Commands to be run on each machine is introduced below; for more information on step 1 and step 2, see traffic_analysis README:

  1. Run tshark with timestaping on machine A and C during the dds-tsn demo. After the demo is over move the machine_a.pcapng file to machine C.
    # on machine A
    tshark -i <interface> --time-stamp-type adapter_unsynced -w machine_a.pcapng
    # on machine C
    tshark -i <interface> --time-stamp-type adapter_unsynced -w machine_c.pcapng
  2. On machine C, run traffic_analysis.py script on both .pcapng files, save the results to a .csv file. Use the UDP source port (here 46278) to filter for UDP datagram only related to the /cmd_vel topic of Gazebo:
    $ python3 tools/traffic_analysis/traffic_analysis.py -p machine_a.pcapng -c rtps.data machine_a.csv -f 'udp.srcport == 46278'
    $ python3 tools/traffic_analysis/traffic_analysis.py -p machine_c.pcapng -c rtps.data machine_c.csv -f 'udp.srcport == 46278'
  3. Merge both .csv files with rtps_csv_merge.py:
    $ python3 tools/rtps_csv_merge/rtps_csv_merge.py machine_a.csv machine_c.csv merged.csv
    The generated merged.csv will then contain the HW timestamp from both the sending and the receiving side for a specific RTPS sequence number. This can be used for further processing.

Troubleshooting

  1. If you get an error colcon: command not found, run sudo apt install python3-colcon-common-extensions.
  2. If you get an error while starting Gazebo X Error of failed request: BadValue (integer parameter out of range for operation) try rebooting your machine.
  3. If you can't start Gazebo due to an error [gazebo-1] [Err] [Master.cc:95] EXCEPTION: Unable to start server[bind: Address already in use]. There is probably another Gazebo process running., run killall gzserver gzclient.
  4. During ROS installation, apt update fails due to ROS repository public key issues.
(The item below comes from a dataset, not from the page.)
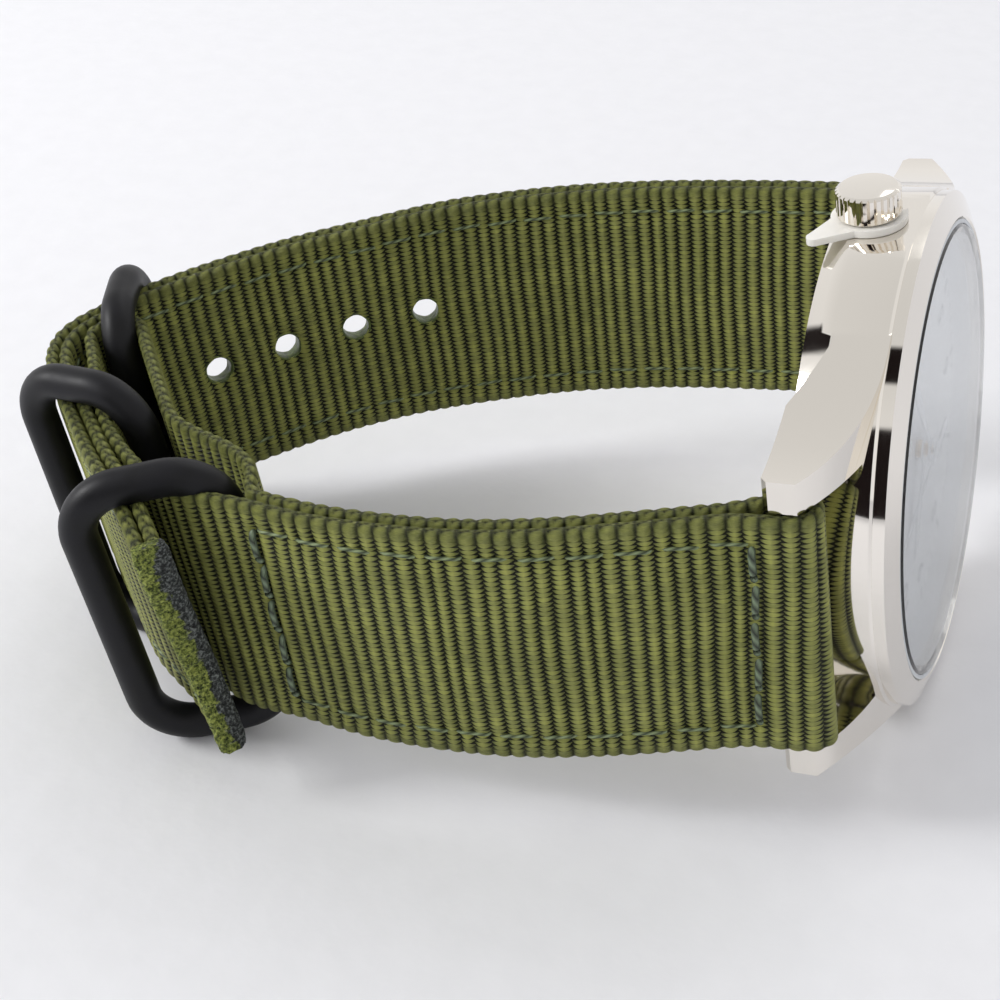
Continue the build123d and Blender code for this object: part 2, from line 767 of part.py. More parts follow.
# The hole side: sewn double all the way, up through the buckle ring from the wrist side,
# over the buckle's fold and on through both keeper rings on top of the other strap
over_fold = rod_radius + buckle_loop_gap + 2 * ply + 2 * seam_gap
middle_lap = (ply + 3 * seam_gap / 2) / sin(radians(middle_ring_angle - middle_angle))
near_lap = (2 * ply - 2 * running_fit) / sin(radians(near_ring_angle - near_angle))
between = outer_ply @ lap_middle_share
across = outer_ply % lap_middle_share
lift = 3 * ply / 2 + seam_gap
sewn_6 = Spline(
    *[loop_point(share) for share in hole_side_shares],
    step(fold_middle, tail_buckle_angle, 0, -over_fold),
    step(fold_middle, 0, 0, -over_fold),
    through_window(middle_bar, middle_ring_angle, tail_middle_angle, (middle_start + middle_lap, ply)),
    (between.X - across.Y * lift, between.Y + across.X * lift),
    through_window(near_bar, near_ring_angle, tail_near_angle, (near_start + near_lap, ply)),
    loop_point(tail_tip_share),
)


def lug_fold(bar, sewn):
    """A ply from the sewn band out, round the spring bar and back."""
    start = sewn @ 0
    away = heading_of((start.X, start.Y), bar)
    back = (sewn % 0) * -1
    side = Vector(-back.Y, back.X) * ply / 2
    left = step(bar, away, 0, bar_fold_radius)
    right = step(bar, away, 0, -bar_fold_radius)
    Spline(start + side, left, tangents=(back, direction(away)))
    ThreePointArc(left, step(bar, away, bar_fold_radius), right)
    Spline(right, start - side, tangents=(direction(away) * -1, back * -1))


def trim_edges():
    """Cuts the strap to its width, square to its rise towards the buckle."""
    for side in (1, -1):
        edge = Plane(origin=(side * webbing_width / 2, 0, bar_height), z_dir=(side, 0, side * strap_rise_share))
        split(bisect_by=edge, keep=Keep.BOTTOM)


with BuildPart() as buckle_strap:
    with BuildSketch(Plane.YZ):
        trace(sewn_12, line_width=2 * ply)
        with BuildLine():
            lug_fold(bar_12, sewn_12)
        trace(line_width=ply)
        with BuildLine():
            add(outer_ply)
            ThreePointArc(fold_out, step(fold_middle, buckle_angle, buckle_fold_radius), fold_in)
            Spline(
                fold_in,
                inner_at_middle,
                inner_at_near,
                seam - half_ply,
                tangents=(
                    *[direction(onwards) * -1 for onwards in (buckle_angle, middle_angle, inner_near_angle)],
                    onward * -1,
                ),
            )
        trace(line_width=ply)
    extrude(amount=webbing_width, both=True)
    trim_edges()
    # Slot in the fold for the tang's eye
    with BuildSketch(buckle_plane.offset(-rod_radius - ply - ring_play)):
        with Locations((0, -ring_half_height)):
            Rectangle(tang_eye_width + 2 * soft_gap, 4 * (rod_radius + ply))
    extrude(amount=3 * (rod_radius + ply), mode=Mode.SUBTRACT)

tang_level = rod_radius + running_fit + tang_radius
with BuildPart() as hole_strap:
    with BuildSketch(Plane.YZ):
        trace(sewn_6, line_width=2 * ply)
        with BuildLine():
            lug_fold(bar_6, sewn_6)
        trace(line_width=ply)
    extrude(amount=webbing_width, both=True)
    trim_edges()
    # Punched holes, counted from the tip
    for number in range(hole_count):
        station = 1 - (first_hole + number * hole_pitch) / sewn_6.length
        place = sewn_6 @ station
        facing = sewn_6 % station
        punch = Plane(
            origin=(band_centre(place.Y) + hole_row_rise, place.X, place.Y),
            x_dir=(0, facing.X, facing.Y),
            z_dir=(0, -facing.Y, facing.X),
        )
        with BuildSketch(punch):
            Circle(hole_radius)
        extrude(amount=2 * ply, both=True, mode=Mode.SUBTRACT)
    # The hole in use is drawn long by the tang
    with BuildSketch(buckle_plane.offset(tang_level - tang_radius - tang_slot_gap)):
        Rectangle(2 * (tang_radius + tang_slot_gap), 2 * (ring_half_height - rod_radius))
    extrude(amount=2 * tang_radius + tang_slot_gap + tang_lift_gap, mode=Mode.SUBTRACT)

with BuildPart() as buckle_tang:
    eye = Plane(
        origin=buckle_plane.from_local_coords((-tang_eye_width / 2, -ring_half_height, 0)),
        x_dir=buckle_plane.y_dir,
        z_dir=buckle_plane.x_dir,
    )
    with BuildSketch(eye):
        Circle(rod_radius + running_fit + tang_eye_wall)
        Circle(rod_radius + running_fit, mode=Mode.SUBTRACT)
    extrude(amount=tang_eye_width)
    shank = Plane(
        origin=buckle_plane.from_local_coords((0, -ring_half_height, tang_level)),
        x_dir=buckle_plane.x_dir,
        z_dir=buckle_plane.y_dir,
    )
    with BuildSketch(shank):
        Circle(tang_radius)
    extrude(amount=2 * ring_half_height + tang_overhang)
    fillet(buckle_tang.faces().sort_by(Axis(shank.origin, shank.z_dir))[-1].edges(), tang_radius / 2)

# Lay every piece down: the axis leans back and the crown points up from the table
upright = Plane(origin=(0, 0, 0), x_dir=Vector(0, 0, 1) - lie * lie.Z, z_dir=lie)
to_table = upright.location.inverse()
pieces = {
    "mid_case": mid_case,
    "bezel": bezel,
    "crystal": crystal,
    "crystal_gasket": crystal_gasket,
    "dial": dial,
    "dial_ring": dial_ring,
    "hour_hand": hour_hand,
    "minute_hand": minute_hand,
    "second_hand": second_hand,
    "hour_pipe": hour_pipe,
    "minute_pipe": minute_pipe,
    "second_pin": second_pin,
    "movement": movement,
    "movement_holder": movement_holder,
    "cell": cell,
    "case_back": case_back,
    "case_back_gasket": case_back_gasket,
    "crown": crown,
    "crown_gasket": crown_gasket,
    "crown_tube": crown_tube,
    "winding_stem": winding_stem,
    "setting_lever": setting_lever,
    "crown_stopper": crown_stopper,
    "spring_bar_12": spring_bar_12,
    "spring_bar_6": spring_bar_6,
    "bar_tip_12_crown": bar_tip_12_crown,
    "bar_tip_12_far": bar_tip_12_far,
    "bar_tip_6_crown": bar_tip_6_crown,
    "bar_tip_6_far": bar_tip_6_far,
    "buckle_strap": buckle_strap,
    "hole_strap": hole_strap,
    "keeper_ring_near": keeper_ring_near,
    "keeper_ring_middle": keeper_ring_middle,
    "buckle_ring": buckle_ring,
    "buckle_tang": buckle_tang,
}
for piece in pieces.values():
    piece.part.move(to_table)
outer_box = Compound([piece.part for piece in pieces.values()]).bounding_box()
centre = outer_box.center()
for name, piece in pieces.items():
    piece.part.move(Location((-centre.X, -centre.Y, -outer_box.min.Z)))
    piece.part.label = name
    export_step(piece.part, f"parts/{name}.step")
print("overall", outer_box.size, "moved by", centre.X, centre.Y, outer_box.min.Z)
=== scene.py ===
import math
from functools import partial

import bpy
import numpy as np
from mathutils import Matrix, Vector


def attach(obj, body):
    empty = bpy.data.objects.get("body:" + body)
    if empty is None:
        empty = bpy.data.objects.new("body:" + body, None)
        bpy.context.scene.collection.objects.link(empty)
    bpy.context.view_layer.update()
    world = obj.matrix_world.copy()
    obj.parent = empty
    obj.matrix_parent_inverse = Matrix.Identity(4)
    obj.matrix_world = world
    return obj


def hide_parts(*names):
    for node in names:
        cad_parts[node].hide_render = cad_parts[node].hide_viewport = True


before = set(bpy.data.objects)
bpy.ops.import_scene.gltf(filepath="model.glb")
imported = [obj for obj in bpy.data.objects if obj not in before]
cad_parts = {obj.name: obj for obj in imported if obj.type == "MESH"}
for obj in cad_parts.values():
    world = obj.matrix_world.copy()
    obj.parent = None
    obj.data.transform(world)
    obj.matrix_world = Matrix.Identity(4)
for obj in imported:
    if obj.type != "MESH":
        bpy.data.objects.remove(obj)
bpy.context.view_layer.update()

MM = 0.001
TAU = 2 * math.pi

# The watch's own axes: x to the crown, y to 12 o'clock, z out of the dial, in
# millimetres. It lies on its 9 o'clock flank, leaning back and rolled a little.
lean_back, roll = math.radians(7.35), math.radians(3.1)
lie = np.array((math.cos(lean_back) * math.cos(roll), -math.cos(lean_back) * math.sin(roll),
                math.sin(lean_back)))
toward = np.array((0, 0, 1)) - lie * lie[2]
toward /= np.linalg.norm(toward)
AXES = np.array((toward, np.cross(lie, toward), lie))
crystal_seat = 2.1
crystal_points = np.array([v.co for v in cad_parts["crystal"].data.vertices]) @ AXES / MM
low, high = crystal_points.min(0), crystal_points.max(0)
OFFSET = np.array(((low[0] + high[0]) / 2, (low[1] + high[1]) / 2, low[2] - crystal_seat))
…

To resolve it, run the commands below:
    echo "deb [arch=$(dpkg --print-architecture) signed-by=/usr/share/keyrings/ros-archive-keyring.gpg] http://packages.ros.org/ros2/ubuntu $(lsb_release -cs) main" | sudo tee /etc/apt/sources.list.d/ros2.list > /dev/null
    sudo apt update

Background information

  1. Free S32G webinar on DDS-TSN integration in the Autoware.auto Autonomous Valet Parking application
  2. Driving Interoperability and Performance in Automotive Systems with DDS and TSN - DDS-TSN white paper co-authored by NXP and RTI
  3. ROS2 presentation about DDS and TSN. Here is our presentation recording. More about the topic, please check the discussion thread on ROS2 Discourse.
  4. System Archiecture Study Group (SASG) presentation on middleware
  5. https://tsn.readthedocs.io/index.html - hands-on tutorial on TSN and VLAN support in GNU/Linux
  6. https://arxiv.org/pdf/1808.10821.pdf - excellent description of the GNU/Linux traffic control and its application in robotics
  7. https://wiki.archlinux.org/title/VLAN - VLAN support in GNU/Linux
  8. https://tldp.org/HOWTO/Adv-Routing-HOWTO/index.html - Linux Advanced Routing & Traffic Control HOWTO
  9. https://en.wikipedia.org/wiki/Type_of_service - Type of Service field in the IP header

TODO:

  1. Change the name of the topics in the C++ and .world to match the illustration in README
  2. Describe the CBS configuration of the TSN switch

License

This software is distributed under the Apache License, Version 2.0.